TASK TO COMPLETE
Every line from the first one to the line containing "hems = [hem(side) for side in SIDES]" should be echoed exactly; leave out the rest.

STORED DATA

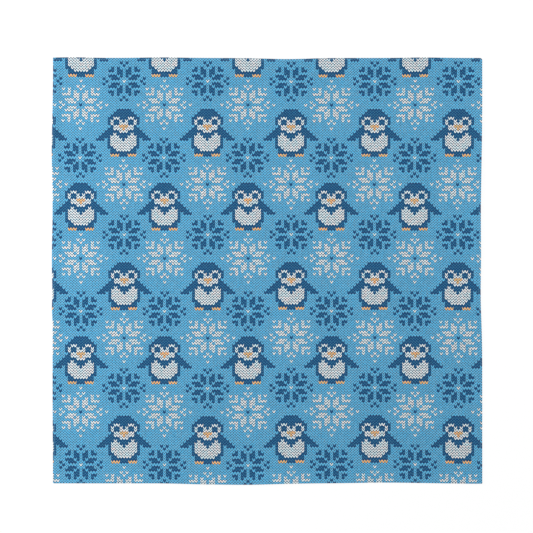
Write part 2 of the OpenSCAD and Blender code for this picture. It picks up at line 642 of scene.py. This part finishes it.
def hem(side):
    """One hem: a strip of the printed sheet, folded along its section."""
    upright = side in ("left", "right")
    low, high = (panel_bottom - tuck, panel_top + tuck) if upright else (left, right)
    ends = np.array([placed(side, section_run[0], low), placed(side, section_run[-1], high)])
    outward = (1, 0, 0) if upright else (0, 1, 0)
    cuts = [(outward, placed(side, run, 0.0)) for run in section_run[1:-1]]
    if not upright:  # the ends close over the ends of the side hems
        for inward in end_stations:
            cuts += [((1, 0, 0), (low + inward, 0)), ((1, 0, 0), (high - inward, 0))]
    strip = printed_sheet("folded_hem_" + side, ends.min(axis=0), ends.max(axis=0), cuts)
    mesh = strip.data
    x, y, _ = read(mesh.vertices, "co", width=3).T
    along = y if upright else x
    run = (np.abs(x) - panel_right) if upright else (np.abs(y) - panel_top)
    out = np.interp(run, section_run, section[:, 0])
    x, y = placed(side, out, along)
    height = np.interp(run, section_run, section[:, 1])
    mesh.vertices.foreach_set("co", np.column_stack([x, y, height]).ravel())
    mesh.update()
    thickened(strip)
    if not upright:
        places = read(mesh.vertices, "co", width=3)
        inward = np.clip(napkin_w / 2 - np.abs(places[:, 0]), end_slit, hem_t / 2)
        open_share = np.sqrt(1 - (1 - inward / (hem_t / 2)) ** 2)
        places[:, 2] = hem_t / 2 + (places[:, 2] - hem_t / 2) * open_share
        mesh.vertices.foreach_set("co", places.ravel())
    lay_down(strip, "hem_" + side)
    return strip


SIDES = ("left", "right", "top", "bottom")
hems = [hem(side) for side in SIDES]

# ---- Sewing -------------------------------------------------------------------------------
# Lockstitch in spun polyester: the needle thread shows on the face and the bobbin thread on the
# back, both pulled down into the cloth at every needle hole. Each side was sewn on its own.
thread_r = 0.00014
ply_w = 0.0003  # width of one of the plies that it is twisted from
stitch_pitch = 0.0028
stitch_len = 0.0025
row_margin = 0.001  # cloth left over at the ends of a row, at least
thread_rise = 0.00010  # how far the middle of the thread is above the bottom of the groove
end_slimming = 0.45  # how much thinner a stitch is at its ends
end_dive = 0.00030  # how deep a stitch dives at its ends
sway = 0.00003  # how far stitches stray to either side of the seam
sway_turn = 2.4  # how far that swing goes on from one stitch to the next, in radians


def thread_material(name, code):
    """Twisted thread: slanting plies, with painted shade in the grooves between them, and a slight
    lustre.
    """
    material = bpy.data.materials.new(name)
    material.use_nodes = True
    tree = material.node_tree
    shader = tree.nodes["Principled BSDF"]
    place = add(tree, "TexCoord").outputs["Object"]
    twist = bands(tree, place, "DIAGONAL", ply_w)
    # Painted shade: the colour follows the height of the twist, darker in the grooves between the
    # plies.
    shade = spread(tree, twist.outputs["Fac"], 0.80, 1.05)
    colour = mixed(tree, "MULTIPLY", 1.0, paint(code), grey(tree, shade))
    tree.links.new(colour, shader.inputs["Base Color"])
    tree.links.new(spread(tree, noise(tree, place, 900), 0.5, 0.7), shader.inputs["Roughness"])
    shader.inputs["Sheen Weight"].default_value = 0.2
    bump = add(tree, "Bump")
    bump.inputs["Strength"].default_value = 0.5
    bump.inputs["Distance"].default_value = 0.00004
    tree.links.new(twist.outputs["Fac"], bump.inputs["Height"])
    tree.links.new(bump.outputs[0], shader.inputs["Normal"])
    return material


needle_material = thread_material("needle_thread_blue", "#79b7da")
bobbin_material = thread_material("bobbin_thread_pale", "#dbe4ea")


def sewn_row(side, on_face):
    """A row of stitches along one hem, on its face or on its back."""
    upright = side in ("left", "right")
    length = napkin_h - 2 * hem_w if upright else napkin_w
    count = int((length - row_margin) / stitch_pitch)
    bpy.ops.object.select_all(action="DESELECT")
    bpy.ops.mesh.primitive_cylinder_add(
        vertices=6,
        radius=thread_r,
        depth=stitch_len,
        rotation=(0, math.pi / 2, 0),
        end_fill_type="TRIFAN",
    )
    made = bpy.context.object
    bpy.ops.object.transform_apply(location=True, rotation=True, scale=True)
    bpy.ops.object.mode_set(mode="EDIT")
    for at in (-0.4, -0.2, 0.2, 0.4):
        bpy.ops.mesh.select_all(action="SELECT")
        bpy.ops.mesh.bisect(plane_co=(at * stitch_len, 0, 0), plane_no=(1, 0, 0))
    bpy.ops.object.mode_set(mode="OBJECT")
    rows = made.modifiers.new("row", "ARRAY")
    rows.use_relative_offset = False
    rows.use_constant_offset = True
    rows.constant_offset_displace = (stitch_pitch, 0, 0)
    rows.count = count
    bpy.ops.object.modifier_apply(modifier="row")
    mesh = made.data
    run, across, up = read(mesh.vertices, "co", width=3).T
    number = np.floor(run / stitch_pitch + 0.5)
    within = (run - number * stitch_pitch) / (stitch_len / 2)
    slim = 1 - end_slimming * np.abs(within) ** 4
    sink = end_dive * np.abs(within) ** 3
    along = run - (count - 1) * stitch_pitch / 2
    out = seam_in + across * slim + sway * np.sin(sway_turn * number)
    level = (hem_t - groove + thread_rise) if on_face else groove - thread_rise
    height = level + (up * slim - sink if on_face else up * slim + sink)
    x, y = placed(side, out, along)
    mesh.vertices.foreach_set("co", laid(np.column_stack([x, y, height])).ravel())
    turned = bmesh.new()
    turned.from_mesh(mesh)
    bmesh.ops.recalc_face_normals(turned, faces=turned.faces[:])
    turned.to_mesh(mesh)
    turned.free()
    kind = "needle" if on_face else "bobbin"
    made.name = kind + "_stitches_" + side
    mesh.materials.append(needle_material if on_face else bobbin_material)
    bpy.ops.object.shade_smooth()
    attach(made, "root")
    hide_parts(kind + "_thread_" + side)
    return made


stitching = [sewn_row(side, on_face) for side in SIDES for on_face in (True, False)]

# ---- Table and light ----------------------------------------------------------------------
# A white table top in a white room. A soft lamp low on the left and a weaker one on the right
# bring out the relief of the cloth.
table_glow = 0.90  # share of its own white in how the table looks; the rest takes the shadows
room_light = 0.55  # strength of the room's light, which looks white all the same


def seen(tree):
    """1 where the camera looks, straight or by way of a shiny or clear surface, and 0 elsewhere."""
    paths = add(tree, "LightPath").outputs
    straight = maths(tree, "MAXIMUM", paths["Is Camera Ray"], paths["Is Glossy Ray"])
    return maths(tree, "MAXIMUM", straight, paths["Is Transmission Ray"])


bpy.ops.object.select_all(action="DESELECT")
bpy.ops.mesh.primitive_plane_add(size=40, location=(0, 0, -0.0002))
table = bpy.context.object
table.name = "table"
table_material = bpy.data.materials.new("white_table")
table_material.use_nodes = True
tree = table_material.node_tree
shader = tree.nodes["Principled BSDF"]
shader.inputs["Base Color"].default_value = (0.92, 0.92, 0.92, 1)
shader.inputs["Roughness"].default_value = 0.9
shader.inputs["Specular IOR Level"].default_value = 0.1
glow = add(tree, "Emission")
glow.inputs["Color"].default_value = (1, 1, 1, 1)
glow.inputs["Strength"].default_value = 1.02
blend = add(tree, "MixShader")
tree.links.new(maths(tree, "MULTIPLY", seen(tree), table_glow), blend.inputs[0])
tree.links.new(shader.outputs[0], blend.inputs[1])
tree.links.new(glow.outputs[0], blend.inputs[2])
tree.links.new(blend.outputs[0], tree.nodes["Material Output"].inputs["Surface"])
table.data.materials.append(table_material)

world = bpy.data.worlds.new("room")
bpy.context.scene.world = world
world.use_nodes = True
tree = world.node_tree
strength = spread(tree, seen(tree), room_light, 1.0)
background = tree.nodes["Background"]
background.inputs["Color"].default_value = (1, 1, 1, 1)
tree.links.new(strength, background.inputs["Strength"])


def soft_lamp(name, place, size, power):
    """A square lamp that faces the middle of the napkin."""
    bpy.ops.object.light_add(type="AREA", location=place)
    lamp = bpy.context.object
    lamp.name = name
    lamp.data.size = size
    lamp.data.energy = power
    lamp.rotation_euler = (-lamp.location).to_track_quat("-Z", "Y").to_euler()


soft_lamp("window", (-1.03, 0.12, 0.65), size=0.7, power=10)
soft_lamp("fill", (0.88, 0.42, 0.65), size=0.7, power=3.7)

THE RESULT
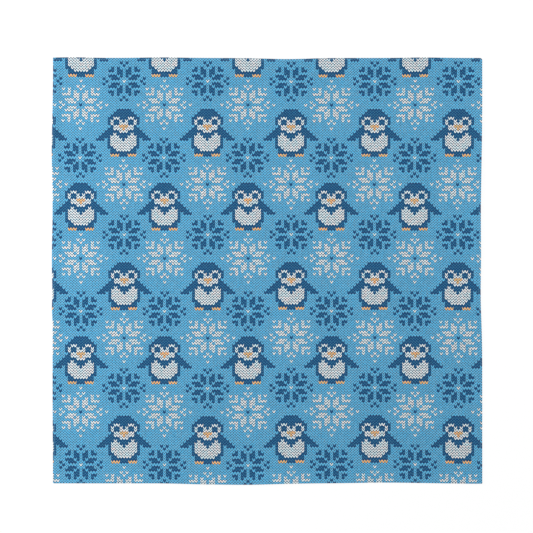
Write part 2 of the OpenSCAD and Blender code for this picture. It picks up at line 642 of scene.py. This part finishes it.
def hem(side):
    """One hem: a strip of the printed sheet, folded along its section."""
    upright = side in ("left", "right")
    low, high = (panel_bottom - tuck, panel_top + tuck) if upright else (left, right)
    ends = np.array([placed(side, section_run[0], low), placed(side, section_run[-1], high)])
    outward = (1, 0, 0) if upright else (0, 1, 0)
    cuts = [(outward, placed(side, run, 0.0)) for run in section_run[1:-1]]
    if not upright:  # the ends close over the ends of the side hems
        for inward in end_stations:
            cuts += [((1, 0, 0), (low + inward, 0)), ((1, 0, 0), (high - inward, 0))]
    strip = printed_sheet("folded_hem_" + side, ends.min(axis=0), ends.max(axis=0), cuts)
    mesh = strip.data
    x, y, _ = read(mesh.vertices, "co", width=3).T
    along = y if upright else x
    run = (np.abs(x) - panel_right) if upright else (np.abs(y) - panel_top)
    out = np.interp(run, section_run, section[:, 0])
    x, y = placed(side, out, along)
    height = np.interp(run, section_run, section[:, 1])
    mesh.vertices.foreach_set("co", np.column_stack([x, y, height]).ravel())
    mesh.update()
    thickened(strip)
    if not upright:
        places = read(mesh.vertices, "co", width=3)
        inward = np.clip(napkin_w / 2 - np.abs(places[:, 0]), end_slit, hem_t / 2)
        open_share = np.sqrt(1 - (1 - inward / (hem_t / 2)) ** 2)
        places[:, 2] = hem_t / 2 + (places[:, 2] - hem_t / 2) * open_share
        mesh.vertices.foreach_set("co", places.ravel())
    lay_down(strip, "hem_" + side)
    return strip


SIDES = ("left", "right", "top", "bottom")
hems = [hem(side) for side in SIDES]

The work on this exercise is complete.